TASK DETAILS ->
Identify each line containing the word "More" and copy it.

DATA LISTING ->
>>>>>

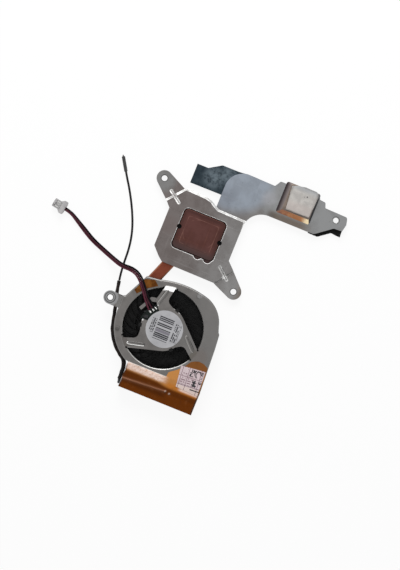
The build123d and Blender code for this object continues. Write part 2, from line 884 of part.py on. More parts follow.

<<<<<
>>>>>

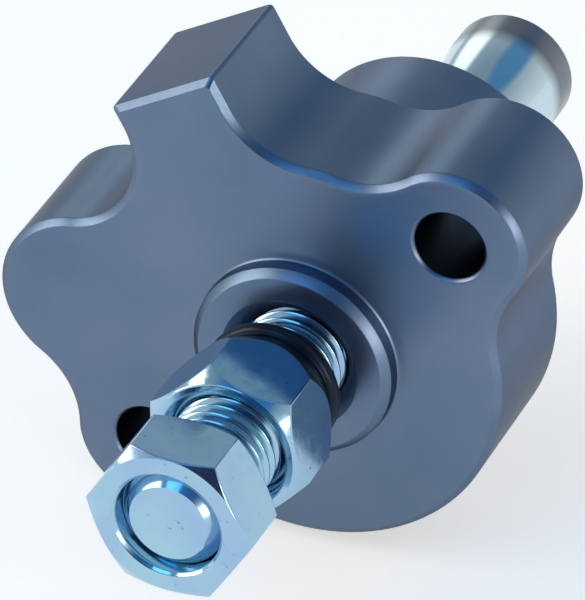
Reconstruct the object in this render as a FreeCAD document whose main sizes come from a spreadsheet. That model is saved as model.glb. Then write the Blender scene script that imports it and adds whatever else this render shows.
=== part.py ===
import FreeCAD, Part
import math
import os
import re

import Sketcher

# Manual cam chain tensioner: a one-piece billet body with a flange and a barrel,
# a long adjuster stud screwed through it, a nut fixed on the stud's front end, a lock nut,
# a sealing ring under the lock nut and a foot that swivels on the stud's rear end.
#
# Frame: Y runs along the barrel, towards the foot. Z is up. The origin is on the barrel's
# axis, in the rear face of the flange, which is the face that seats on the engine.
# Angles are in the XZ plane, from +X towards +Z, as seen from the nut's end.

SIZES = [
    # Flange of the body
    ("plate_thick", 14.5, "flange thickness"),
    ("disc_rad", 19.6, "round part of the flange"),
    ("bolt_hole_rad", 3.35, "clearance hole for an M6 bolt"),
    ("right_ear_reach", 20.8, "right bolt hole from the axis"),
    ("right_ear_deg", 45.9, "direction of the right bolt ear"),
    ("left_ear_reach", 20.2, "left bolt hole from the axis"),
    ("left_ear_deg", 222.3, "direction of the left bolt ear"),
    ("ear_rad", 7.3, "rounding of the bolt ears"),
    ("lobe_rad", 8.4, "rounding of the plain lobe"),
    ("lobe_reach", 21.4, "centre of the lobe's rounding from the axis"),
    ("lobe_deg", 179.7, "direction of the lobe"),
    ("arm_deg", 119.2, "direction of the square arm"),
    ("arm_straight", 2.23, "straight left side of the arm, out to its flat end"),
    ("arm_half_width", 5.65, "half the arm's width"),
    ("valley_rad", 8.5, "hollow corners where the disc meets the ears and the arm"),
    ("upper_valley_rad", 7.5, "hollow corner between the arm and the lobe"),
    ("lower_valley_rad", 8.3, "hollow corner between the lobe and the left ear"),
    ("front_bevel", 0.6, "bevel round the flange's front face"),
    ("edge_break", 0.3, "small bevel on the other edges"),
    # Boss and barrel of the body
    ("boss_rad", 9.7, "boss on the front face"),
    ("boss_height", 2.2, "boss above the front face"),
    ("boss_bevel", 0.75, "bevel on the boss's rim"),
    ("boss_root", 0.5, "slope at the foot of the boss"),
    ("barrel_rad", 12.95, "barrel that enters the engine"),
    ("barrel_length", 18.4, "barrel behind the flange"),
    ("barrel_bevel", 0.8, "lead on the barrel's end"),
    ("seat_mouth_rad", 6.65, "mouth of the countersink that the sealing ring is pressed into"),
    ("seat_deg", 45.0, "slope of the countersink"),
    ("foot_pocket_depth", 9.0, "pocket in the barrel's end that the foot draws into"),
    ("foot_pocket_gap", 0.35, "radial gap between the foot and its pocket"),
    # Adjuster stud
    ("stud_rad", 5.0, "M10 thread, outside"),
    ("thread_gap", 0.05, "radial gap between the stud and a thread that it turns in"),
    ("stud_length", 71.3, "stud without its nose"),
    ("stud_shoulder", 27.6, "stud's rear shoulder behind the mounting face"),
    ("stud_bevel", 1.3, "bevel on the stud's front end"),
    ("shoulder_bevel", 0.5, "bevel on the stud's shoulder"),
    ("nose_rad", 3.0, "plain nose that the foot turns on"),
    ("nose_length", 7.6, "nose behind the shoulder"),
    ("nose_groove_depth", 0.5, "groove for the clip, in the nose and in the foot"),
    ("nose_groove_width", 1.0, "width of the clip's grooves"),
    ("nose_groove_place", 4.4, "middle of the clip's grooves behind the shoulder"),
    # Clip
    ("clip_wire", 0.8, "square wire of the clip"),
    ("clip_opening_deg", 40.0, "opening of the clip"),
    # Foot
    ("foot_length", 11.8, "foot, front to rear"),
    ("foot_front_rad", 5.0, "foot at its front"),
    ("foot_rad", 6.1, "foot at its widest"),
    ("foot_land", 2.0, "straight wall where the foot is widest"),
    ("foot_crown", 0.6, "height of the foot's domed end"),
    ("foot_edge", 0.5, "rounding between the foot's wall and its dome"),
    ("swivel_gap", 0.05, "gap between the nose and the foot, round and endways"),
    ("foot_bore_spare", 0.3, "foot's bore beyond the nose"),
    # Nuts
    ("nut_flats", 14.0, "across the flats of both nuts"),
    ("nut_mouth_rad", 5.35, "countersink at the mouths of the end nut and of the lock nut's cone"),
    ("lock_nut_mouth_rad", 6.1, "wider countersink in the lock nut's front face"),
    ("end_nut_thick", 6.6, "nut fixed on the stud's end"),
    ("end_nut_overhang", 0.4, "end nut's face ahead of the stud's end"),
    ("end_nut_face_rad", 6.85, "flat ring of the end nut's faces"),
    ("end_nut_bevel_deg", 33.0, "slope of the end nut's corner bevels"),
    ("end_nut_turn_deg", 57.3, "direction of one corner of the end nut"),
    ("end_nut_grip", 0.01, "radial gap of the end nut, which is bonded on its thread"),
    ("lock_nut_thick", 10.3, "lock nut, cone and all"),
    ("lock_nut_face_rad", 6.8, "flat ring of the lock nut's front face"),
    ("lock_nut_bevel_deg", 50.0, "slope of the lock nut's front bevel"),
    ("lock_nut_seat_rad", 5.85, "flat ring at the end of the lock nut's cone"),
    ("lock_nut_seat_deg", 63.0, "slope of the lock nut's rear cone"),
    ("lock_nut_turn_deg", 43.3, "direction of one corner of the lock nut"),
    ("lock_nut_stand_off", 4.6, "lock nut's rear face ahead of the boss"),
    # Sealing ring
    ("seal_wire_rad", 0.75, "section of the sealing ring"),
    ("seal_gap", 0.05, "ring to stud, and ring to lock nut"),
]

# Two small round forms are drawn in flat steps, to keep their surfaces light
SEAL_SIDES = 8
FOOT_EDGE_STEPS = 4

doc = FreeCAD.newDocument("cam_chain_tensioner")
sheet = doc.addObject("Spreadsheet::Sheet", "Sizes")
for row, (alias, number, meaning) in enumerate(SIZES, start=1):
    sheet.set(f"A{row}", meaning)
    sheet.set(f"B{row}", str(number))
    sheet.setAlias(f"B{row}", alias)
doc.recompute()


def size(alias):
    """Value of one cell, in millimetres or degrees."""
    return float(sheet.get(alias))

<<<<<
>>>>>

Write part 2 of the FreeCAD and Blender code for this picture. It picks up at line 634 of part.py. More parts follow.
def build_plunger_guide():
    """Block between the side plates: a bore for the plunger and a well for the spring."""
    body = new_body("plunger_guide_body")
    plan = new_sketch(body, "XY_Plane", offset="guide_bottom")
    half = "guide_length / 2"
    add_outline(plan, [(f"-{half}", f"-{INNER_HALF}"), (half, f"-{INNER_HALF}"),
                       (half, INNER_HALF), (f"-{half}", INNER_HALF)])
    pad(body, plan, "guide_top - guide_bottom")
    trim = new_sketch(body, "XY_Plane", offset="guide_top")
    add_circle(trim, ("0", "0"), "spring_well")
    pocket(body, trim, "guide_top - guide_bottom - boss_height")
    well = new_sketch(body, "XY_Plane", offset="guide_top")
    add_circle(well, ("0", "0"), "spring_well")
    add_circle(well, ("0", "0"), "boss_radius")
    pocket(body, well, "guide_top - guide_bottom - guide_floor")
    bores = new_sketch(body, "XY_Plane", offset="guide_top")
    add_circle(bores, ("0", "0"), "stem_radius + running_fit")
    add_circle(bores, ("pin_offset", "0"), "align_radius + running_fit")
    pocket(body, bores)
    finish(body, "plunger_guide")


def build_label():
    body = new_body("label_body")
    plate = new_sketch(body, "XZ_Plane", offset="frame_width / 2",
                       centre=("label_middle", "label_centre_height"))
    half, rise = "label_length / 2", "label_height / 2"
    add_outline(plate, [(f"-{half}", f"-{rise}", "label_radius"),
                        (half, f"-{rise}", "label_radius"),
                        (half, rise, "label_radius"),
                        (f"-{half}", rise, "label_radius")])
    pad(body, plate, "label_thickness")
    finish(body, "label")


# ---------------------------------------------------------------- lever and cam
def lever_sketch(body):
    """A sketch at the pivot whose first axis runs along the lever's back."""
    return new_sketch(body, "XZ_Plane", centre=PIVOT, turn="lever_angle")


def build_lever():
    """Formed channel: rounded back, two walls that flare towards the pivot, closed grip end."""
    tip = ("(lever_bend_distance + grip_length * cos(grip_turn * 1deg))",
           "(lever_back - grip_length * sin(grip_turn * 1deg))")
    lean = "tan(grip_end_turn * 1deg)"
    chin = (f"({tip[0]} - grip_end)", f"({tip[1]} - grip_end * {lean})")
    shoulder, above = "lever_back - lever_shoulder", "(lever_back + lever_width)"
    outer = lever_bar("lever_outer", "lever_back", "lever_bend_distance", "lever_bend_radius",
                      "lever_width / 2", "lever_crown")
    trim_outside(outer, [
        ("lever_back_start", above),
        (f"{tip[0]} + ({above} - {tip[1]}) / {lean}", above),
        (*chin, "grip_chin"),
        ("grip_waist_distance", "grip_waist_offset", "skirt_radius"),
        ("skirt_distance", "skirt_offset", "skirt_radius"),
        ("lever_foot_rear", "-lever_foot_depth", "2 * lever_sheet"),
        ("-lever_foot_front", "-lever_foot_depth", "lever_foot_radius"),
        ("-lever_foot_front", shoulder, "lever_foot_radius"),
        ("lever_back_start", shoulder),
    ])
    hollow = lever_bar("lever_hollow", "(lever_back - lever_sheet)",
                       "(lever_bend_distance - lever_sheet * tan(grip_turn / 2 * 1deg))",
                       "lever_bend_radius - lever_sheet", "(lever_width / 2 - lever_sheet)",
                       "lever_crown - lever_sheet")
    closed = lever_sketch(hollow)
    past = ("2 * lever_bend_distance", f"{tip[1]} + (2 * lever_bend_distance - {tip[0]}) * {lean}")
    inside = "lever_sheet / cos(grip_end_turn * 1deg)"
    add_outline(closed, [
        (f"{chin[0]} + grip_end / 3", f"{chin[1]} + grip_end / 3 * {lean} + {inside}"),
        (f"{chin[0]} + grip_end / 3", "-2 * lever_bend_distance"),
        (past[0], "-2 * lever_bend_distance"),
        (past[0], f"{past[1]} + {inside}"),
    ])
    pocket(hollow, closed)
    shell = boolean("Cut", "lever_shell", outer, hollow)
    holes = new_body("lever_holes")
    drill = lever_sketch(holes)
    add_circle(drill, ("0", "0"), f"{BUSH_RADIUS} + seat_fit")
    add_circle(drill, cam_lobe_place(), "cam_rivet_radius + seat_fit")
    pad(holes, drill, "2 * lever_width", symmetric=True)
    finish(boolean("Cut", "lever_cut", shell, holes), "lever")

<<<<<

EXERCISE OUTPUT ->
The build123d and Blender code for this object continues. Write part 2, from line 884 of part.py on. More parts follow.
Write part 2 of the FreeCAD and Blender code for this picture. It picks up at line 634 of part.py. More parts follow.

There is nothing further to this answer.